Resilience when you are disabled takes many forms. It could be anything from just going about day to day life, fighting for what you need, or even taking a stand on social issues being faced by Disabled People.

Me riding a beautiful white horse. Resilience is certainly needed here!

However, the biggest thing that people often forget about resilience, is that people feel as though they need to be resilient all the time, and anything short of it is wrong. That couldn’t be further from the truth!! It is okay to admit that things just suck on occasion. There are some people who say that admitting that disability life is difficult and sucks from time to time is classified as ableist… I respectfully disagree. It is called just being human.

And let’s face it you would be in denial if you didn’t admit things were tricky. Not to mention it isn’t realistic to live in the resilience mindset all the time. It does take a lot of energy. So taking time to recharge the batteries and even admit things are difficult is okay. It doesn’t make you any less of a human being. It certainly isn’t ableist.

For me, resilience isn’t just a term. It’s an attitude. It’s refusing to be limited by the cards you have been dealt and will find a way to do things your way… In a humbled way. Not only for yourself but for others.

Resilience is also a constant learning experience. I am not perfect in it by any stretch of the imagination. I still have my moments. But it also enables you to test the limits of what you are truly capable of and to enjoy everything life offers.

Resilience is also picking yourself up and saying, ‘this will not beat me. I have got so far; it’s time to get a reward from it.’ You get to a stage in life where you reach a limit of simply having your disability control everything and feeling like you can do nothing to stop it. However, once you decide not to let your disability hold you any more and start living alongside it and challenging it, resilience starts.

Living life with a disability presents so many unique challenges. But it teaches you gratitude for life and to roll your sleeves up and get on with the job. It also teaches you the ability to problem solve like an absolute champion!!

Now when presented with a heavy box to move, a horse to work with, a body that may not want to do as it’s told. I just have to think outside the box to get the job done. Because those things are things, I want to do. So I find a way to be able to do it. Even it takes twice as long. I simply won’t and don’t want to give that stuff up. And I am willing to put my body through its paces to do what I want.

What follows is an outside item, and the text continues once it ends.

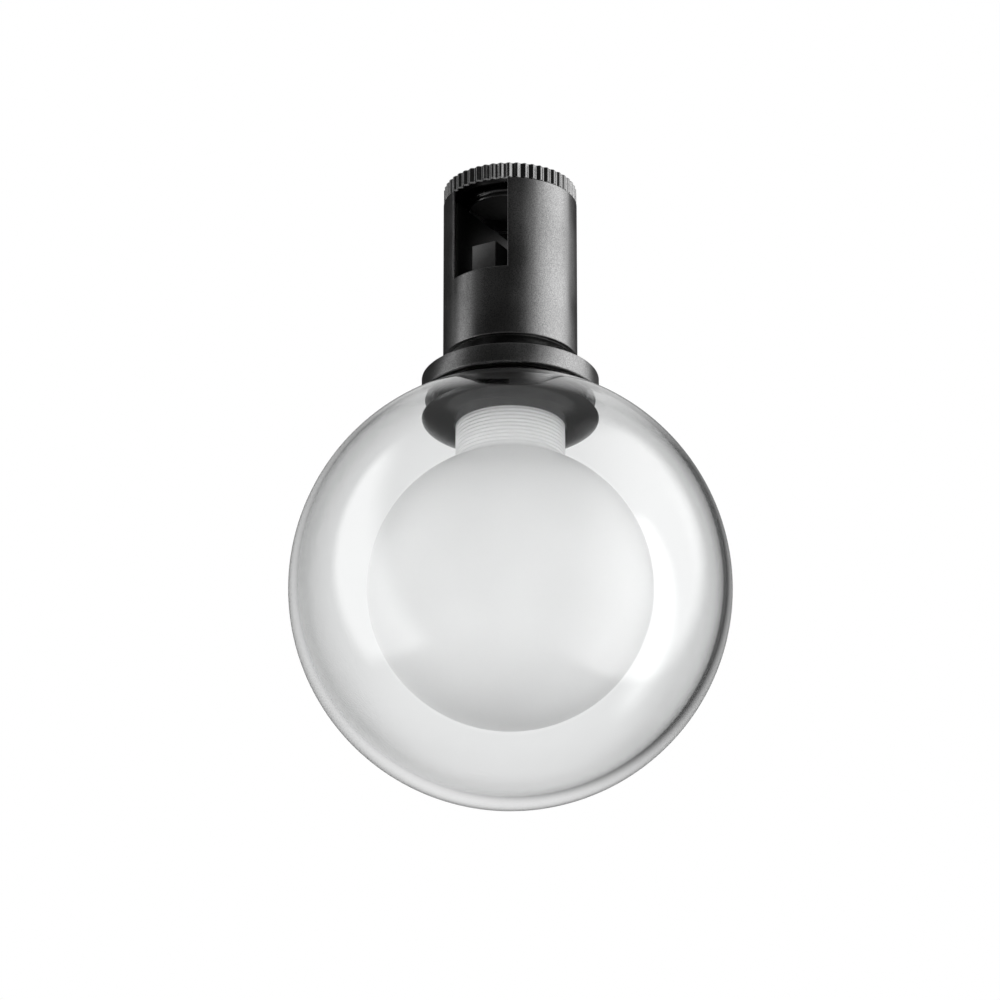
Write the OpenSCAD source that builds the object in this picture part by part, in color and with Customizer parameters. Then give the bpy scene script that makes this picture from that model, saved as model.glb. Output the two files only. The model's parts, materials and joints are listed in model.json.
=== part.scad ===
// Track light: a round clamp head for a track bar, with a clear glass globe around a frosted inner ball.
// The origin is on the head's axis, on top of the contact block, where the track bar rests.
// The track runs along Y, and the globe hangs towards -Z.

/* [Head] */
// Radius of the head's tube
head_r = 21.5; // [20.8:0.1:24]
// Wall of the head's tube
head_wall = 1.5; // [1:0.1:2]
// Height of the tube above the track seat
head_rise = 20.2; // [19:0.1:24]
// Length of the tube below the slot's floor
bay_h = 23.8; // [23:0.1:34]
// Bevel on the tube's lower edge
tube_edge = 0.3; // [0.1:0.1:0.6]

/* [Clamp core] */
// Width of the slot that the track bar lies in
slot_w = 19.7; // [18:0.1:20]
// Height of the core's side walls above the track seat
core_rise = 16.7; // [14:0.1:17]
// Thickness of the core's floor under the slot
floor_t = 3; // [2:0.5:5]
// Ledge between the tube and the core's threaded collar
collar_ledge = 2.1; // [1.6:0.1:2.6]
// Wall of the threaded collar
collar_wall = 2.5; // [1.5:0.1:2.6]
// Width of the gap that splits the collar in two
collar_gap_w = 24; // [22:0.5:28]
// How far the collar's thread reaches into the cap
collar_grip = 3.6; // [3:0.1:4]

/* [Contact block] */
// Width of the contact block
block_w = 8.5; // [7:0.1:9.5]
// Length of the contact block along the track
block_l = 33.6; // [28:0.1:35]
// Height of the contact block above the slot's floor
block_h = 10.8; // [9:0.1:14]
// Distance of each contact pin from the head's axis
pin_y = 9; // [6:0.5:10]
// Radius of a contact pin
pin_r = 1.2; // [1:0.1:1.4]
// How far a contact pin stands above the block
pin_rise = 0.9; // [0.5:0.1:1.5]
// Length of the wide foot of a contact pin
pin_foot_h = 1; // [0.6:0.1:1.5]
// Wall of the brass sleeve around a pin
sleeve_wall = 0.5; // [0.4:0.1:0.6]
// Wire thickness of a contact spring
spring_wire = 0.36; // [0.24:0.02:0.44]
// Turns of a contact spring
spring_turns = 6; // [4:1:8]

/* [Clamp cap] */
// How far the cap's ridges stay inside the tube's outline
cap_inset = 0.1; // [0:0.05:0.5]
// Height of the cap
cap_h = 5.5; // [5:0.1:8]
// Thickness of the cap's top
cap_top = 1.2; // [1:0.1:1.5]
// Gap between the cap's rim and the tube when it is screwed home
cap_seat_gap = 0.1; // [0.05:0.05:0.3]
// Number of flutes around the cap
flutes = 50; // [36:1:60]
// Radius of a flute
flute_r = 0.8; // [0.6:0.05:0.8]
// Depth of a flute
flute_depth = 0.6; // [0.3:0.05:0.6]
// Bevel on the cap's edges
cap_edge = 0.4; // [0.2:0.1:0.8]

/* [Clamp cup] */
// Gap between the cup and the threaded collar
cup_gap = 1; // [0.3:0.1:1]
// Step between the cup's ring and its lower lip
lip_step = 0.4; // [0.2:0.1:0.8]
// Wall of the cup
cup_wall = 0.6; // [0.5:0.1:1]
// Gap between the cup's lip and the core when the cap is home
lip_gap = 0.95; // [0.5:0.05:1.5]
// Depth of the cup
cup_depth = 4; // [3.4:0.1:4.2]
// Thickness of the cup's roof at its shoulder
cup_top = 0.7; // [0.5:0.1:0.9]
// Step between the cup's lip and the boss on its roof
boss_step = 1.5; // [1:0.1:3]
// Thickness of the liner in the cup
liner_t = 0.5; // [0.3:0.1:1]
// Thickness of the thrust washer between cup and cap
thrust_t = 0.3; // [0.2:0.05:0.5]
// Radius of the rivet that joins cup and cap
rivet_r = 1.5; // [1:0.1:2]

/* [Swivel neck] */
// Height of the shadow gap between head and globe holder
gap_h = 6.4; // [4:0.1:10]
// Shoulder of the neck in the shadow gap
neck_step = 1.6; // [1:0.1:2]
// Wall of the neck
neck_wall = 3; // [2.6:0.1:4]
// Thickness of the head's end plate
plate_t = 3; // [2.5:0.1:4]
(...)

Me when I graduated with my law degree. standing in a black chin length dress, black gown with a purple sash and graduation cap holding my degree.

Because to me, thinking outside the box and resilience is what I am used to. Like I said at the start of the blog, I haven’t known any different. I don’t know what it is like to lead a life without a disability. All I know is life with Muscular Dystrophy. And sure it may have its ups and downs, but now I just get on with life (sometimes after acknowledging how difficult life can be), and I won’t let it nor anyone tell me what I can and cannot do.

People have said to me in the past about my resilience. I just call it stubbornness.

For me that is called wanting to live abled your way. As you have every right to do.